The premise of the show, according to Garnett in his artist statement, is to celebrate with friends and collectors the past three years of artist exploration. There are traditional portraits and landscapes, three nude figure paintings, his Reconstruction paintings, and his Fingerprint Portrait paintings.
All I know about this artist is that in 1994 he showed a series of Neo-Pop portraits the had done in college that attracted my attention. Needless to say I expected something along the same lines, and was surprised to find all this going on in one gallery space. Perhaps Mr. Garnett is aware that he can’t get away with this sort of thing in New York, which is the direction he continues to be pointing towards, and so he is throwing a regional last hurrah.
It seems as if Mr. Garnett is stubbornly marching towards mastery of several painting techniques at one time. By the looks of the intensity in his work he will achieve this obsession of his sooner rather than later. The show hits and misses in this respect, presents us with an uneven web of stream of conscience which intrigues more often than repels.
The centerpiece of the show, an ode to Modernism and allegorical narrative, appropriately titled ‘The Mourning’, rages with expression at the same time the piece does something formally with paint by warping several genres into a cohesive narrative. Although dark as the death that weaves itself through the sixteen figures huddled around the central figure, whose gender is rendered insignificant, there is a luminescence that underscores an astute and delicate color sensibility, stabilized by a classic yet creative composition (one of Garnett’s main points of power) that recalls Gericault’s masterpiece ‘Raft of The Medusa’. The work reminds me of El Greco’s sense of drama and palette as well; elongated limbs and exaggerated joints, as much as it starts to recall Francis Bacon, whose focus on twisting and turning portraits inside out with existential glee seems part of Mr. Garnett’s arsenal. Garnett does this all with a light hand, however, and paints a portrait with several lines with a calligraphic methodology that paradoxically brings the entire composition a weight and rhythm that lends itself to Brice Marden’s dancing hand. ‘The Mourning ‘alone is plenty reason to see this show. At eight feet long and seven feet tall, the work is more powerful than most of the painting I see in Manhattan, ambitious yet balanced, emotive yet formally and technically sound, a moving and lasting accomplishment that ought to be seen by more eyes than mine.
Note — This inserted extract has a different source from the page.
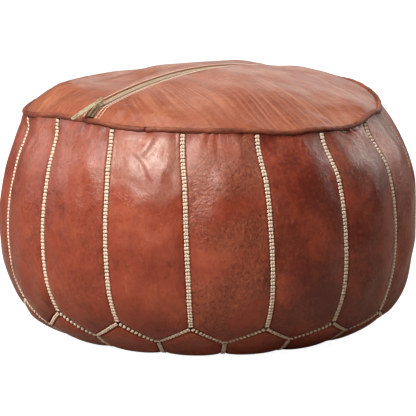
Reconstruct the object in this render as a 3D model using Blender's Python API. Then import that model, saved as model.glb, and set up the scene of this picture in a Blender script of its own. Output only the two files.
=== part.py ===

Garnett takes us into the world of his nudes in this show, with three pieces placed at the end of one of the gallery wings. His ‘Figure in Green’ is an exceptional painting, with its dramatic perspective and perfectly pitched palette. Mr. Garnett’s nudes are a meditation on light and the body resting, at peace with oneself brought taught by a compositional originality that freshens my take on figure painting. ‘Figure of Green’ of 1995 precedes or at least mirrors the reemergence of figure painting in the high art arena, all but abandoned for the better part of our twentieth century. There are several young artists, notably John Currin and Lisa Yuskavage, who are starting to make a racket with their figurative work, although these two painters cling to parody and kitsch in order to qualify their figurative explorations whereas Garnett finds no need to utilize these current trademarks of the contemporary art world. Garnett’s nudes say with conviction that strong figurative painting doesn’t need to be twenty feet tall like Jenny Saville or qualify itself by winking and nodding at its audience. Garnett makes me want to believe in contemporary figure painting the way Freud and the London Schoolers make one believe. I just wanted to see more work.
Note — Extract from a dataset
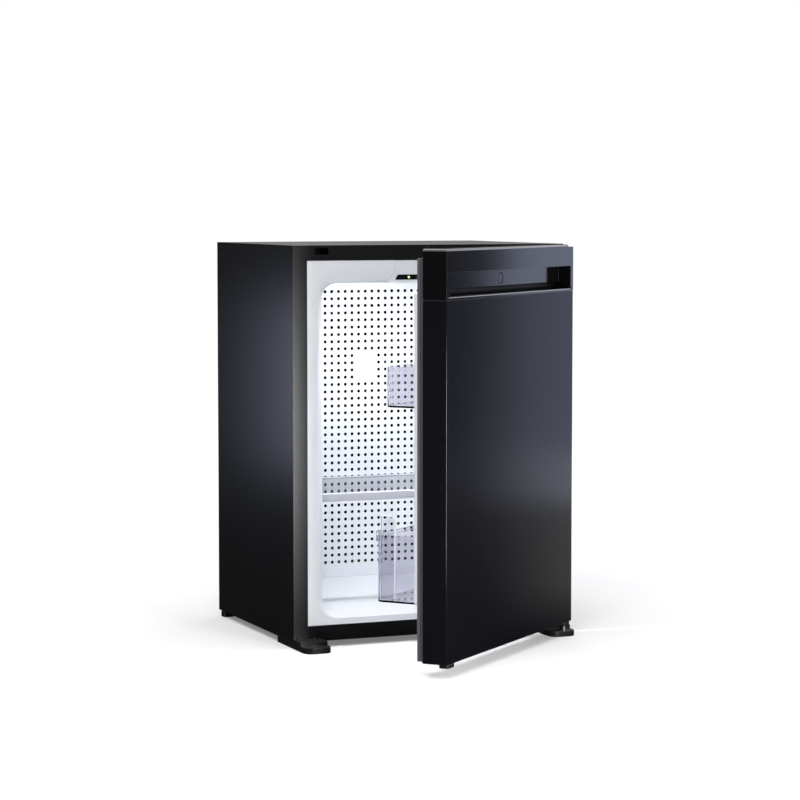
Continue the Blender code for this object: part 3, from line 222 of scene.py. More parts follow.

Last but not least, at the opposite wing of the gallery there are five fingerprint portraits of the artist and his family members, a novel conceptual exploration that is ripened by the artist’s ‘Autumn Self-Portrait’ of 1996, in which a large black fingerprint of the artist is painted amidst the fiery earthtone palette representing one of the seasons.
There is room for expansion in this series, which I am told began with the artist’s first career painting in 1990 at the age of twenty. Fingerprint portraiture risks novelty at the same time it might lead to some interesting roads of conceptual discovery.
Sandy Garnett’s second solo exhibition as a professional artist, although an oddity of presentation, offers some electric examples of this artist’s rapidly evolving creative world. Mr. Garnett is on his way, and his journey is fun to watch.
-P. Alexander
‘Recent Works’ is on display through February 1
at the Rosenthal Gallery in the Rich Forum
307 Atlantic Avenue in downtown Stamford, CT.